Pagan, Goddess, Mother, opens with the “charge of the Goddess” by Doreen Valiente, as adapted by Starhawk. The charge or ‘call to deeply care’ for mothers and children captivatingly continues through the thirteen compelling chapters of this book. I read the full book in three sittings, and had difficulty putting the book down even as I drifted off to sleep during my second round of reading at the end of a long day. The stories of women committed to living life fully awake to the significance of Earth, Goddess and Mother are a balm for the wounded, yet awakening earthling, mother, child in all of us. The honouring and reverence of, for and with the Divine Mother and mothering acts of love is the catalytic thread bonding each chapter to the other. The co-editors, Jordan and Alexandre, as matricentric feminists, create a clear and encompassing matrix of thought for the many pathways travelled by the contributing authors. They generously include a chapter of their own stories of interconnecting yet distinct paths of coming to women’s spirituality, the Goddess, and mother-centred devotions. In a vulnerable heart held way, they open the reader to a matricentric life-focused and nesting worldview in high contrast to the death-focused nest destroying patricentric worldview that has been spiraling off center for centuries, wounding all; men, women and children, more-than-humans and our mother Earth in its path.

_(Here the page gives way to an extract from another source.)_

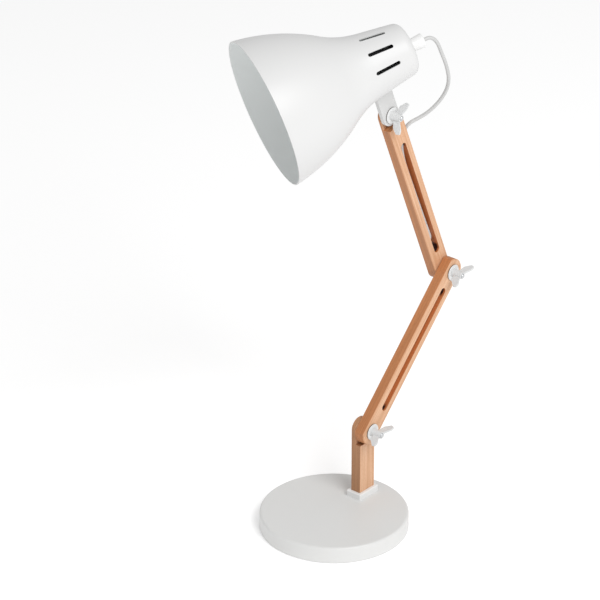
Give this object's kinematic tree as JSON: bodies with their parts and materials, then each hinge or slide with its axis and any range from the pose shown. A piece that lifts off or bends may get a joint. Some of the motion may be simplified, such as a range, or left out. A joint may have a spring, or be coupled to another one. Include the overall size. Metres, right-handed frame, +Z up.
{
  "type": "architect desk lamp",
  "caption": "Jointed desk lamp: round weighted base, wooden post and two wooden arms held by wing nuts, and a white bell shade on a swivelling bracket.",
  "frame": {"origin": "middle of the underside of the round base", "axes": "+Z up, +X from the middle of the base towards the post, so the arms swing in planes parallel to XZ, -Y the front, where the wing nuts are"},
  "size_m": [0.2823, 0.215, 0.5592],
  "materials": {
    "white_enamel": "satin",
    "white_shade": "satin",
    "white_metal": "gloss",
    "white_plastic": "satin",
    "holder_plastic": "gloss",
    "cast_iron": "matte",
    "foam_rubber": "matte",
    "zinc_steel": "satin",
    "nylon": "matte",
    "beech": "satin",
    "nickelled_brass": "satin",
    "brass": "satin",
    "cord_jacket": "satin"
  },
  "bodies": {
    "base": {"base_cover": "white_enamel", "base_weight": "cast_iron", "base_pad": "foam_rubber", "cover_screws": "zinc_steel", "post_screws": "zinc_steel", "lead_gland": "white_plastic", "post_collar": "white_plastic", "post": "beech", "post_bolt": "zinc_steel", "post_friction_washer": "nylon", "cord_in_base": "cord_jacket", "cord_at_post": "cord_jacket"},
    "lower_arm": {"lower_arm": "beech", "post_washer": "white_metal", "elbow_washer": "white_metal", "elbow_friction_washer": "nylon", "cord_in_lower_arm": "cord_jacket", "cord_at_elbow": "cord_jacket"},
    "upper_arm": {"upper_arm": "beech", "elbow_bolt": "zinc_steel", "head_bolt": "zinc_steel", "head_friction_washer": "nylon", "cord_in_upper_arm": "cord_jacket", "cord_loop_lower": "cord_jacket"},
    "head_bracket": {"head_bracket": "white_enamel", "head_washer": "white_metal", "swivel_screw": "zinc_steel"},
    "shade": {"shade": "white_shade", "swivel_saddle": "white_plastic", "swivel_seat_block": "white_plastic", "swivel_spring_washer": "zinc_steel", "holder_nipple": "zinc_steel", "nipple_nut": "zinc_steel", "holder_cap": "holder_plastic", "holder_barrel": "holder_plastic", "threaded_sleeve": "nickelled_brass", "centre_contact": "brass", "cord_grip": "white_plastic", "cord_in_holder": "cord_jacket", "cord_loop_upper": "cord_jacket"},
    "post_wing_nut": {"post_wing_nut": "white_metal"},
    "elbow_wing_nut": {"elbow_wing_nut": "white_metal"},
    "head_wing_nut": {"head_wing_nut": "white_metal"}
  },
  "joints": [
    {"name": "lower_arm_hinge", "type": "hinge", "parent": "base", "child": "lower_arm", "pos_m": [0.048, 0, 0.0985], "axis": [0, -1, 0], "range_deg": [-20, 60], "deforming": ["cord_at_post"]},
    {"name": "elbow_hinge", "type": "hinge", "parent": "lower_arm", "child": "upper_arm", "pos_m": [0.18363, 0, 0.23651], "axis": [0, 1, 0], "range_deg": [-78, 65], "deforming": ["cord_at_elbow"]},
    {"name": "head_tilt", "type": "hinge", "parent": "upper_arm", "child": "head_bracket", "pos_m": [0.09487, 0, 0.4487], "axis": [0, -1, 0], "range_deg": [-75, 75], "deforming": ["cord_loop_lower"]},
    {"name": "head_swivel", "type": "hinge", "parent": "head_bracket", "child": "shade", "pos_m": [0.09487, 0.0061, 0.4487], "axis": [-0.3859, 0, 0.9225], "range_deg": [-32.5, 87.5], "deforming": ["cord_loop_upper"]},
    {"name": "post_wing_nut_turn", "type": "hinge", "parent": "base", "child": "post_wing_nut", "pos_m": [0.048, 0, 0.0985], "axis": [0, -1, 0], "continuous": true},
    {"name": "elbow_wing_nut_turn", "type": "hinge", "parent": "upper_arm", "child": "elbow_wing_nut", "pos_m": [0.18363, 0, 0.23651], "axis": [0, -1, 0], "continuous": true},
    {"name": "head_wing_nut_turn", "type": "hinge", "parent": "upper_arm", "child": "head_wing_nut", "pos_m": [0.09487, 0, 0.4487], "axis": [0, -1, 0], "continuous": true}
  ]
}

The love of the mother, expressed in the vision of a contemporary Goddess spirituality, that “draw[s] from and legitimizes female-centred and material embodied social powers, with diverse expressions of the feminine being possible beyond gender norms” (Jordan & Alexandre, p. 20) pours out from the pages of this book.  Section 1is entitled “Priestess, Witch, Artist, Midwife: Mother Stories”and opens with a call for the “Mamapriestess” in Molly Remer’s chapter as she brings the priestess, mother and Goddess to presence through poetry, autobiographic storytelling, and scholarly valuation of the divine mother and female body. Sarah Rosehill, in chapter two further deepens understandings of the passionate mama through her story of a difficult birth and single motherhood by sharing how the teachings of Anamanta and pagan spiritual practices helped her, as her title states, in “Finding my Footing as a Witch and a Mother.” An image of Mother Mary with her direct and attending gaze graces the cover of the book. This symbolic painting emerged from Asia Morgenthanler’s sacred art practice described in chapter three “Remothering and the Goddess,” where Morgenthanler through her making practice, explores the inner child and the inner mother. Through making she writes that we become aligned with all creation and can transform ourselves. Foremothers and minks slide with parallel ease into our imaginaries in the poetics of chapter four written by Elizabeth Cunningham entitled “Minks.”In this chapterwe witness the spontaneous presence of prayer in a sacred moment shared between mother and teenage daughter. Chapter five, the last in this first section, follows a life full of lessons learned by Alys Einion, a mother, priestess, and midwife in her chapter entitled “‘Call Unto They Soul’: Reflexive Authoethnography of a Pagan, Priestess,Goddess-Worshipper, and Mother.” Responding to the call of the Goddess she reflects upon a lifetime of trust in the Goddess in the midst of uncertainty in “birth, death, life, nurturing, abandonment, destruction, construction and communion” (87).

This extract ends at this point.